▶ Exercise task
Extract the listing below in full, unchanged.

▶ Given information
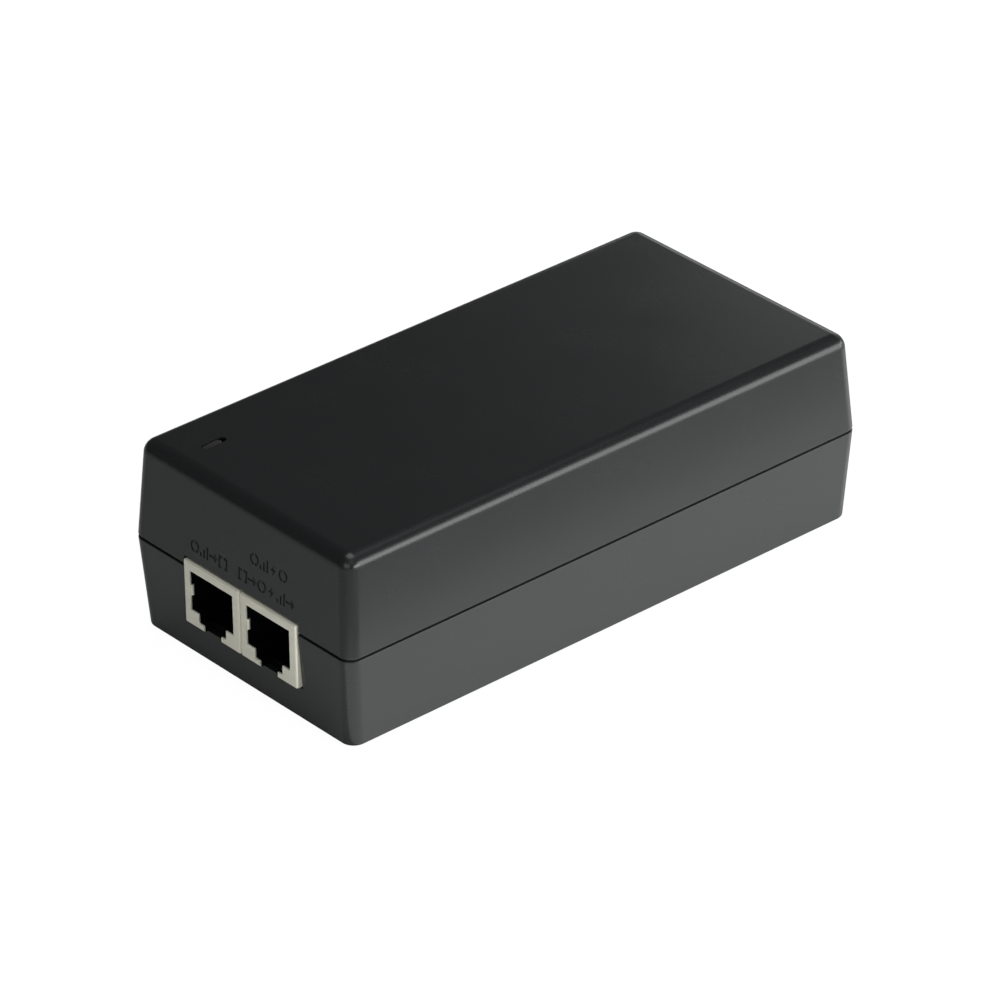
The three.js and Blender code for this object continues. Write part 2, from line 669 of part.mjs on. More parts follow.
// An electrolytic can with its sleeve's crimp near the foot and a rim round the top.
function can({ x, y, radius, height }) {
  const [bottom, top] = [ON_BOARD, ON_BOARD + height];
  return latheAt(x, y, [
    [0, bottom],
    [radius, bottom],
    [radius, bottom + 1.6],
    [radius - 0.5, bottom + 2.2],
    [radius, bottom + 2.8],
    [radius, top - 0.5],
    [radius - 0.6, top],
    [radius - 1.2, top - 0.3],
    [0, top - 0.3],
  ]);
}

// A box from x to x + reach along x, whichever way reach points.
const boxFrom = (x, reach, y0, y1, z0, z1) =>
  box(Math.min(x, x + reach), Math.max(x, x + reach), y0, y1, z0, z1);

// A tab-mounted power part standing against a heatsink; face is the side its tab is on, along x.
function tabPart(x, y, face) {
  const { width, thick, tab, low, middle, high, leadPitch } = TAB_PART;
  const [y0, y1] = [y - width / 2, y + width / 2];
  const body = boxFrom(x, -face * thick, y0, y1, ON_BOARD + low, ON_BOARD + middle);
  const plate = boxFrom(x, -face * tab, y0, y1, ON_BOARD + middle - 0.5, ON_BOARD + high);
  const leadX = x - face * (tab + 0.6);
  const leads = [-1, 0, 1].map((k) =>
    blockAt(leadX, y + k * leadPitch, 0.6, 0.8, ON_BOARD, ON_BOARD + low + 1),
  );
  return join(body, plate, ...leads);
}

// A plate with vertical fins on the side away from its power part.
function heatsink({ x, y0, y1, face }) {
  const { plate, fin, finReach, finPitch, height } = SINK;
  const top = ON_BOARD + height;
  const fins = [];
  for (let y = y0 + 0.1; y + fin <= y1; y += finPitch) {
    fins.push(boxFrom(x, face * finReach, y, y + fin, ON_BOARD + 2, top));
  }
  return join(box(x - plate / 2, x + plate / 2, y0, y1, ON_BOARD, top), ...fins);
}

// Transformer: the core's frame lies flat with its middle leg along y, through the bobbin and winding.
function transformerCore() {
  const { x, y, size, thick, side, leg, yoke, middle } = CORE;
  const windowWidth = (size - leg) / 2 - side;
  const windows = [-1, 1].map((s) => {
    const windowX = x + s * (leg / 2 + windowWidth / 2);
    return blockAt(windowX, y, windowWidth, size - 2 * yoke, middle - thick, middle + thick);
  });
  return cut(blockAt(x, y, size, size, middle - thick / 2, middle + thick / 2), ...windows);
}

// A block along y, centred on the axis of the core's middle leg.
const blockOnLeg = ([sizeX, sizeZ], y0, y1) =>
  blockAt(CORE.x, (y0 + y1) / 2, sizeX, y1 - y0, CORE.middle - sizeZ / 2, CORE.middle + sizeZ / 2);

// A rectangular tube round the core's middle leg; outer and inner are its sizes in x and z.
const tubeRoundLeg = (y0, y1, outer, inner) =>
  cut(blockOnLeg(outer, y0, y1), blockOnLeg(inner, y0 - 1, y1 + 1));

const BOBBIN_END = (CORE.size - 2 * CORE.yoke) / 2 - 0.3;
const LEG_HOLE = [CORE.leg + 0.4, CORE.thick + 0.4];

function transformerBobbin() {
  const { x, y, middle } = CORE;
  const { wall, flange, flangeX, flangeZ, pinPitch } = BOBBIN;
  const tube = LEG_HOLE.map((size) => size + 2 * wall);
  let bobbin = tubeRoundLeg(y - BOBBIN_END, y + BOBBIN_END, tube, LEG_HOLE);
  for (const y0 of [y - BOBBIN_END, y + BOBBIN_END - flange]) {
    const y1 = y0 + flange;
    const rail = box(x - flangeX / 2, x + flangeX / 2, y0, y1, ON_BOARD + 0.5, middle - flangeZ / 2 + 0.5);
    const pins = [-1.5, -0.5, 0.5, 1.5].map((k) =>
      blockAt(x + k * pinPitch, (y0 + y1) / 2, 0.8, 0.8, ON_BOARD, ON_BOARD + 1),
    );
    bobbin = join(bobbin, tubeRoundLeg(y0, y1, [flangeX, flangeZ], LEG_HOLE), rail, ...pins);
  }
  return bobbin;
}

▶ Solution
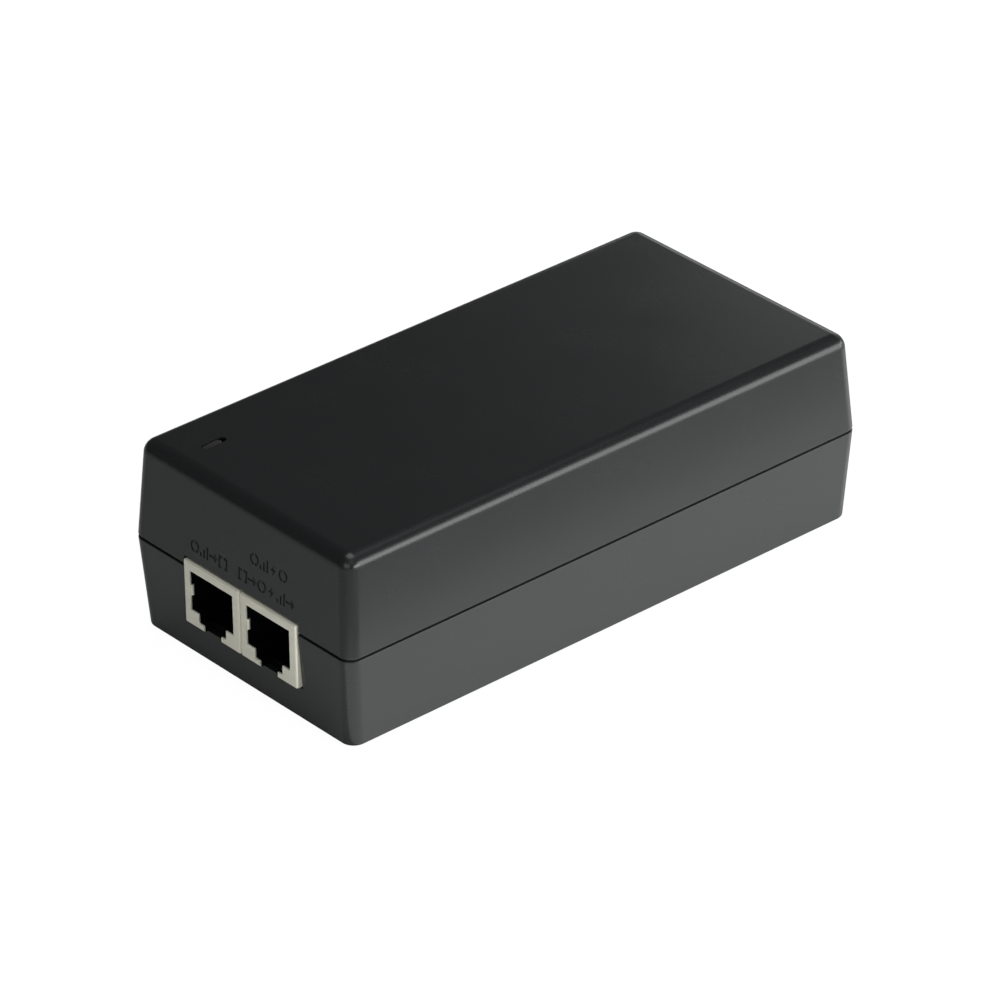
The three.js and Blender code for this object continues. Write part 2, from line 669 of part.mjs on. More parts follow.
// An electrolytic can with its sleeve's crimp near the foot and a rim round the top.
function can({ x, y, radius, height }) {
  const [bottom, top] = [ON_BOARD, ON_BOARD + height];
  return latheAt(x, y, [
    [0, bottom],
    [radius, bottom],
    [radius, bottom + 1.6],
    [radius - 0.5, bottom + 2.2],
    [radius, bottom + 2.8],
    [radius, top - 0.5],
    [radius - 0.6, top],
    [radius - 1.2, top - 0.3],
    [0, top - 0.3],
  ]);
}

// A box from x to x + reach along x, whichever way reach points.
const boxFrom = (x, reach, y0, y1, z0, z1) =>
  box(Math.min(x, x + reach), Math.max(x, x + reach), y0, y1, z0, z1);

// A tab-mounted power part standing against a heatsink; face is the side its tab is on, along x.
function tabPart(x, y, face) {
  const { width, thick, tab, low, middle, high, leadPitch } = TAB_PART;
  const [y0, y1] = [y - width / 2, y + width / 2];
  const body = boxFrom(x, -face * thick, y0, y1, ON_BOARD + low, ON_BOARD + middle);
  const plate = boxFrom(x, -face * tab, y0, y1, ON_BOARD + middle - 0.5, ON_BOARD + high);
  const leadX = x - face * (tab + 0.6);
  const leads = [-1, 0, 1].map((k) =>
    blockAt(leadX, y + k * leadPitch, 0.6, 0.8, ON_BOARD, ON_BOARD + low + 1),
  );
  return join(body, plate, ...leads);
}

// A plate with vertical fins on the side away from its power part.
function heatsink({ x, y0, y1, face }) {
  const { plate, fin, finReach, finPitch, height } = SINK;
  const top = ON_BOARD + height;
  const fins = [];
  for (let y = y0 + 0.1; y + fin <= y1; y += finPitch) {
    fins.push(boxFrom(x, face * finReach, y, y + fin, ON_BOARD + 2, top));
  }
  return join(box(x - plate / 2, x + plate / 2, y0, y1, ON_BOARD, top), ...fins);
}

// Transformer: the core's frame lies flat with its middle leg along y, through the bobbin and winding.
function transformerCore() {
  const { x, y, size, thick, side, leg, yoke, middle } = CORE;
  const windowWidth = (size - leg) / 2 - side;
  const windows = [-1, 1].map((s) => {
    const windowX = x + s * (leg / 2 + windowWidth / 2);
    return blockAt(windowX, y, windowWidth, size - 2 * yoke, middle - thick, middle + thick);
  });
  return cut(blockAt(x, y, size, size, middle - thick / 2, middle + thick / 2), ...windows);
}

// A block along y, centred on the axis of the core's middle leg.
const blockOnLeg = ([sizeX, sizeZ], y0, y1) =>
  blockAt(CORE.x, (y0 + y1) / 2, sizeX, y1 - y0, CORE.middle - sizeZ / 2, CORE.middle + sizeZ / 2);

// A rectangular tube round the core's middle leg; outer and inner are its sizes in x and z.
const tubeRoundLeg = (y0, y1, outer, inner) =>
  cut(blockOnLeg(outer, y0, y1), blockOnLeg(inner, y0 - 1, y1 + 1));

const BOBBIN_END = (CORE.size - 2 * CORE.yoke) / 2 - 0.3;
const LEG_HOLE = [CORE.leg + 0.4, CORE.thick + 0.4];

function transformerBobbin() {
  const { x, y, middle } = CORE;
  const { wall, flange, flangeX, flangeZ, pinPitch } = BOBBIN;
  const tube = LEG_HOLE.map((size) => size + 2 * wall);
  let bobbin = tubeRoundLeg(y - BOBBIN_END, y + BOBBIN_END, tube, LEG_HOLE);
  for (const y0 of [y - BOBBIN_END, y + BOBBIN_END - flange]) {
    const y1 = y0 + flange;
    const rail = box(x - flangeX / 2, x + flangeX / 2, y0, y1, ON_BOARD + 0.5, middle - flangeZ / 2 + 0.5);
    const pins = [-1.5, -0.5, 0.5, 1.5].map((k) =>
      blockAt(x + k * pinPitch, (y0 + y1) / 2, 0.8, 0.8, ON_BOARD, ON_BOARD + 1),
    );
    bobbin = join(bobbin, tubeRoundLeg(y0, y1, [flangeX, flangeZ], LEG_HOLE), rail, ...pins);
  }
  return bobbin;
}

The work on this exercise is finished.